Hydrogen-deuterium isotope shift: From the1S−2S-transition frequency to the proton-deuteron charge-radius difference

Abstract

We analyze and review the theory of the hydrogen-deuterium isotope shift for the $1S$-$2S$ transition, which is one of the most accurately measured isotope shifts in any atomic system, in view of a recently improved experiment. A tabulation of all physical effects that contribute to the isotope shift is given. These include the Dirac binding energy, quantum electrodynamic effects, including recoil corrections, and the nuclear-size effect, including the pertaining relativistic and radiative corrections.

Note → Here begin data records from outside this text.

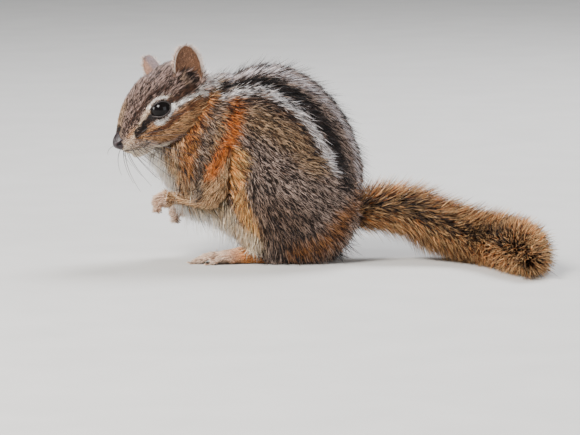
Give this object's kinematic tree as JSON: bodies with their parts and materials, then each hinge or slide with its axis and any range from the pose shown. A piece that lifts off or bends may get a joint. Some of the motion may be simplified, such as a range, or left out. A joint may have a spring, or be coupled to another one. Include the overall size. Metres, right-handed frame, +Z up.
{
  "type": "chipmunk figure",
  "caption": "Life-size still figure of a small striped chipmunk sitting up on its haunches, forepaws at its chest, with its bushy tail curved out over the ground.",
  "frame": {"origin": "middle of the small flat under the rump, at ground level", "axes": "+Z up, the animal faces -X, its left side is towards -Y"},
  "size_m": [0.135, 0.0823, 0.0674],
  "materials": {
    "coat": "short dense fur",
    "tail_coat": "long loose fur",
    "skin": "thinly haired skin",
    "eye": "wet gloss"
  },
  "bodies": {
    "root": {"head": "coat", "ear_left": "skin", "ear_right": "skin", "eye_left": "eye", "eye_right": "eye", "neck": "coat", "torso": "coat", "foreleg_left": "coat", "foreleg_right": "coat", "forepaw_left": "skin", "forepaw_right": "skin", "hind_leg_left": "coat", "hind_leg_right": "coat", "hind_foot_left": "skin", "hind_foot_right": "skin", "tail_root": "tail_coat", "tail_upper": "tail_coat", "tail_lower": "tail_coat", "tail_tip": "tail_coat"}
  },
  "joints": []
}
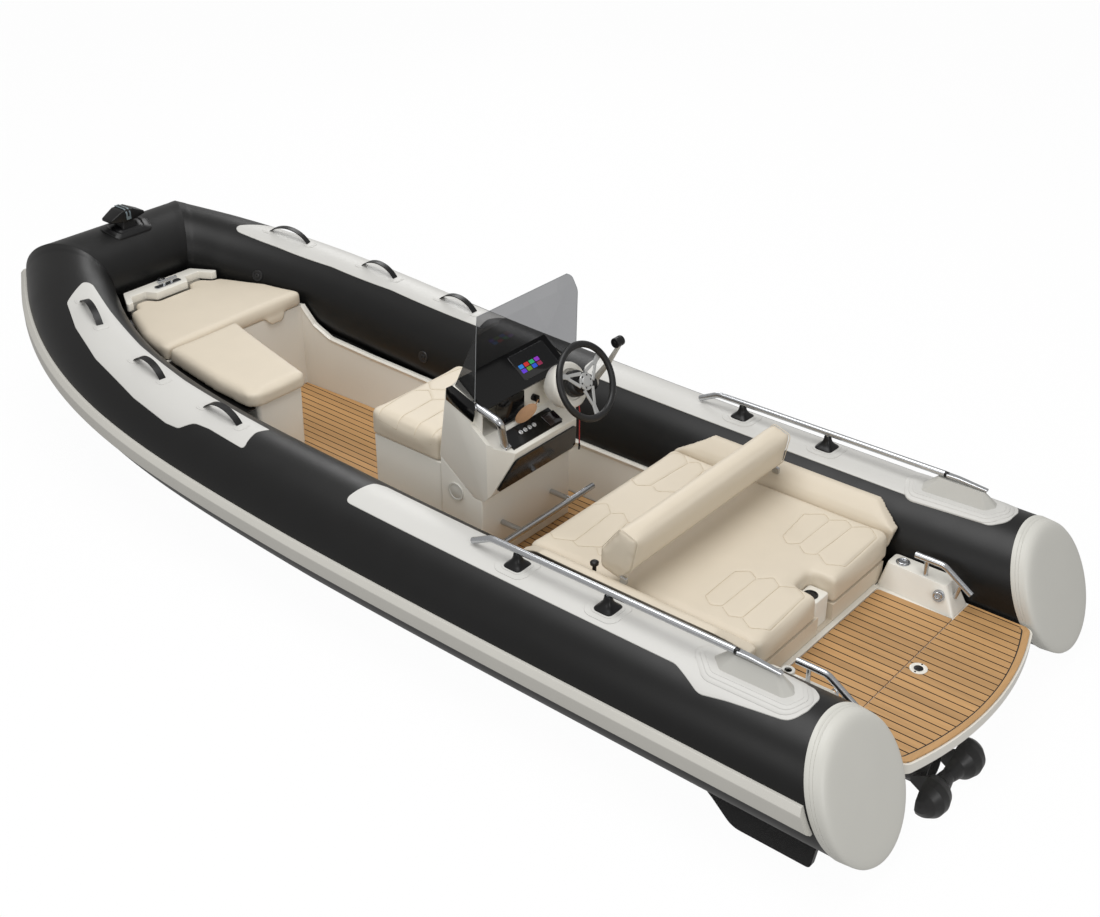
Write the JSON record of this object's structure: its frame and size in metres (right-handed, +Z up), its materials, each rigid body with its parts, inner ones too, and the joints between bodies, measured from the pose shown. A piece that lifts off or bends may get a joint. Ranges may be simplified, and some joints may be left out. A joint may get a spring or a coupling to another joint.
{
  "type": "rigid inflatable boat",
  "caption": "Open jet-drive rigid inflatable tender: deep-V hull with two buoyancy tubes, centre helm with wheel and screen, padded seats and a planked stern platform.",
  "frame": {"origin": "on the centreline at the waterline, level with the stern ends of the tubes", "axes": "+X forward along the keel, +Y to port, +Z up"},
  "size_m": [5.1289, 2.018, 1.55],
  "materials": {
    "black_fabric": "matt black coated tube fabric",
    "pale_rubber": "satin pale grey rubber and patches",
    "hull_black": "gloss black laminate",
    "gelcoat": "gloss off-white gelcoat",
    "teak": "oiled teak planking with dark caulking",
    "cream_vinyl": "cream upholstery vinyl",
    "polished_steel": "polished stainless steel",
    "black_plastic": "satin black plastic",
    "grey_plastic": "satin grey plastic",
    "dark_gloss": "dark gloss panel",
    "smoked_glass": "grey tinted acrylic",
    "red_cord": "red lanyard",
    "tan_leather": "brown leather tag",
    "anodised": "satin alloy",
    "cast_metal": "cast engine block"
  },
  "bodies": {
    "boat": {"bow_cleat": "polished_steel", "bow_moulding": "gelcoat", "bow_roller": "black_plastic", "cockpit_teak": "teak", "console": "gelcoat", "console_base": "gelcoat", "console_grab_bar": "polished_steel", "dash_screen": "dark_gloss", "deck_fittings": "polished_steel", "end_caps": "pale_rubber", "engine": "cast_metal", "fairlead_housings": "pale_rubber", "foot_rail": "polished_steel", "front_seat_box": "gelcoat", "grab_rails": "polished_steel", "handle_straps": "black_plastic", "helm_switches": "black_plastic", "hull": "hull_black", "jet_housing": "black_plastic", "key_tag": "tan_leather", "kill_clip": "black_plastic", "kill_cord": "red_cord", "ladder_plate": "grey_plastic", "liner_sole": "gelcoat", "liner_walls": "gelcoat", "patches_aft": "pale_rubber", "patches_forward": "pale_rubber", "platform": "gelcoat", "platform_teak": "teak", "rail_boots": "black_plastic", "seat_base": "gelcoat", "side_box": "gelcoat", "side_cushion": "cream_vinyl", "speakers": "black_plastic", "stern_fins": "hull_black", "stern_handles": "polished_steel", "stern_mouldings": "gelcoat", "strake_bow": "pale_rubber", "strakes": "pale_rubber", "switch_panel": "dark_gloss", "throttle_box": "black_plastic", "tow_post": "black_plastic", "tube_bow": "black_fabric", "tube_port": "black_fabric", "tube_starboard": "black_fabric", "tube_valves": "grey_plastic", "wheel_cowl": "gelcoat", "windscreen": "smoked_glass"},
    "steering_wheel_assembly": {"steering_wheel": "black_plastic"},
    "nozzle": {"steering_nozzle": "black_plastic"},
    "bucket": {"reverse_bucket": "black_plastic"},
    "throttle": {"throttle_lever": "anodised"},
    "glovebox_lid": {"glovebox_door": "dark_gloss"},
    "front_seat": {"front_seat_cushion": "cream_vinyl"},
    "bow_lid": {"bow_lid_cushion": "cream_vinyl"},
    "rear_seat": {"aft_seat_cushion": "cream_vinyl", "seat_coamings": "cream_vinyl"},
    "back": {"backrest": "cream_vinyl", "backrest_arms": "polished_steel"}
  },
  "joints": [
    {"name": "steering", "type": "hinge", "parent": "boat", "child": "steering_wheel_assembly", "pos_m": [1.843, -0.134, 0.818], "axis": [-0.8934, 0, 0.4493], "range_deg": [-270, 270]},
    {"name": "nozzle_swing", "type": "hinge", "parent": "boat", "child": "nozzle", "pos_m": [0.158, 0, -0.172], "axis": [0, 0, 1], "range_deg": [-22, 22]},
    {"name": "bucket_swing", "type": "hinge", "parent": "nozzle", "child": "bucket", "pos_m": [0.096, 0, -0.172], "axis": [0, 1, 0], "range_deg": [-12, 40]},
    {"name": "throttle_swing", "type": "hinge", "parent": "boat", "child": "throttle", "pos_m": [1.972, -0.3316, 0.694], "axis": [0, 1, 0], "range_deg": [-40, 40]},
    {"name": "glovebox_hinge", "type": "hinge", "parent": "boat", "child": "glovebox_lid", "pos_m": [2.01, 0, 0.398], "axis": [0, 1, 0], "range_deg": [-80, 0]},
    {"name": "front_seat_hinge", "type": "hinge", "parent": "boat", "child": "front_seat", "pos_m": [2.706, 0, 0.449], "axis": [0, 1, 0], "range_deg": [0, 75]},
    {"name": "bow_lid_hinge", "type": "hinge", "parent": "boat", "child": "bow_lid", "pos_m": [4.466, 0, 0.545], "axis": [0, 1, 0], "range_deg": [0, 75]},
    {"name": "rear_seat_hinge", "type": "hinge", "parent": "boat", "child": "rear_seat", "pos_m": [1.641, 0, 0.321], "axis": [0, 1, 0], "range_deg": [0, 33]},
    {"name": "backrest_hinge", "type": "hinge", "parent": "rear_seat", "child": "back", "pos_m": [1.15, 0, 0.492], "axis": [0, 1, 0], "range_deg": [-25, 15]}
  ],
  "couplings": [
    {"joint": "nozzle_swing", "follows": "steering", "ratio": 0.0814}
  ]
}
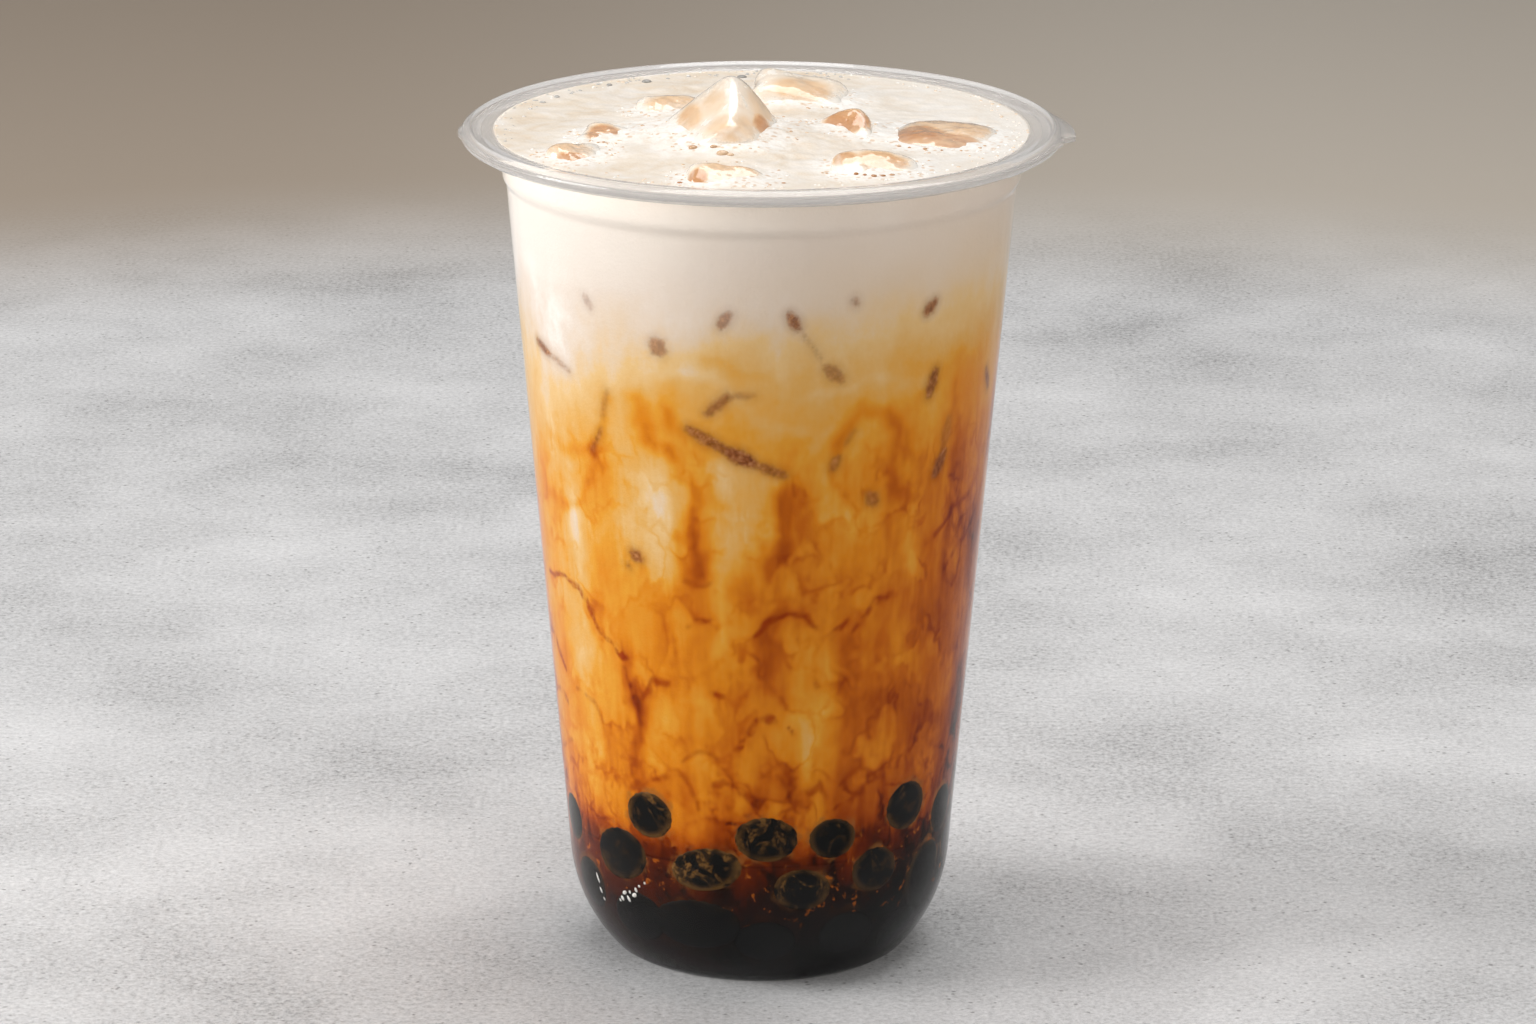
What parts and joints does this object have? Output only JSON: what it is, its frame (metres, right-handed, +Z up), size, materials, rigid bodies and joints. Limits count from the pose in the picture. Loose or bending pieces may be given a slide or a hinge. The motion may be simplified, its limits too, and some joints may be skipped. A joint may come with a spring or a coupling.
{
  "type": "bubble tea",
  "caption": "Iced milk tea over tapioca pearls in a clear flanged plastic cup, filled to the brim, with ice breaking the foam.",
  "frame": {"origin": "on the table, under the middle of the cup", "axes": "+Z up along the cup's axis, +Y away from the side that the picture shows, +X to its right, where the rim's pull tab is"},
  "size_m": [0.0973, 0.095, 0.1436],
  "materials": {
    "cup": "clear moulded plastic, glossy, slightly hazy",
    "drink": "milk tea, cream foam at the top running down into caramel brown",
    "pearls": "wet black-brown tapioca in dark syrup",
    "ice": "wet ice filmed with milk foam"
  },
  "bodies": {
    "root": {"cup": "cup", "drink": "drink", "pearls": "pearls", "ice_peak": "ice", "ice_back": "ice", "ice_middle_right": "ice", "ice_right": "ice", "ice_front_right": "ice", "ice_left": "ice", "ice_left_back": "ice", "ice_left_front": "ice", "ice_front": "ice"}
  },
  "joints": []
}
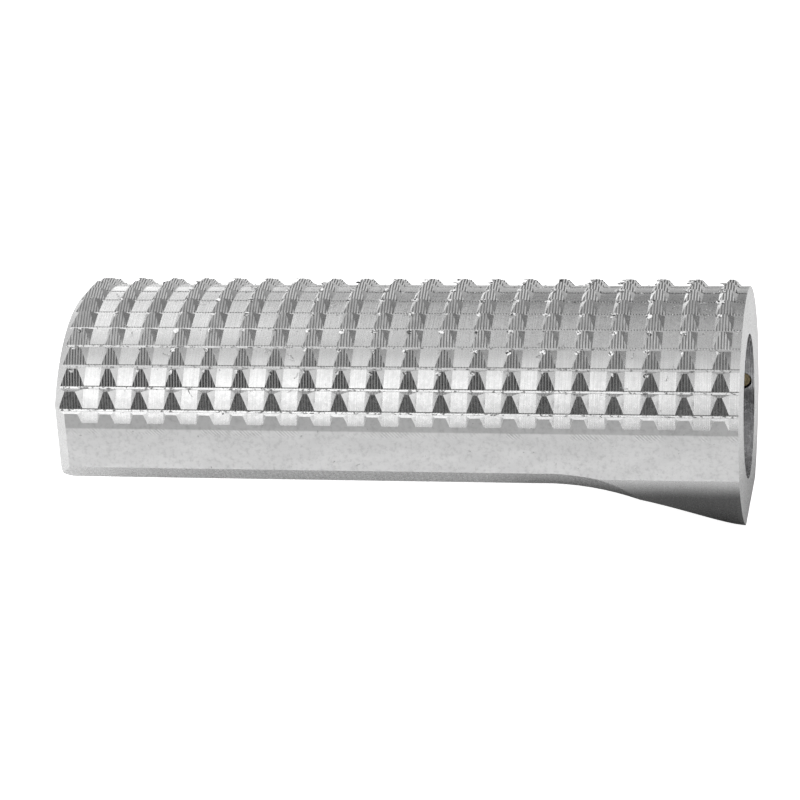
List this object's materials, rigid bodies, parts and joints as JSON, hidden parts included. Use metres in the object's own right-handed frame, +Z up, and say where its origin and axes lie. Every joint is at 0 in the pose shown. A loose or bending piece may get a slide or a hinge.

From a comparison of the theoretical result $\Delta f_{\mathrm{th}}=670\hspace{0.5em}999\hspace{0.5em}566.90(66)(60)\hspace{0.5em}\text{kHz}$ (exclusive of the nonrelativistic nuclear-finite-size correction) and the experimental result $\Delta f_{\mathrm{expt}}=670\hspace{0.5em}994\hspace{0.5em}334\hspace{0.5em}605(15)\hspace{0.5em}\mathrm{Hz}$, we infer the deuteron-proton charge-radius difference $\langle r^2\rangle {}_d-\langle r^2\rangle {}_p=3.820\hspace{0.5em}07(65)\hspace{0.5em}{\mathrm{fm}}^2$ and the deuteron structure radius $r_{\mathrm{str}}=1.975\hspace{0.5em}07(78)\hspace{0.5em}\mathrm{fm}$.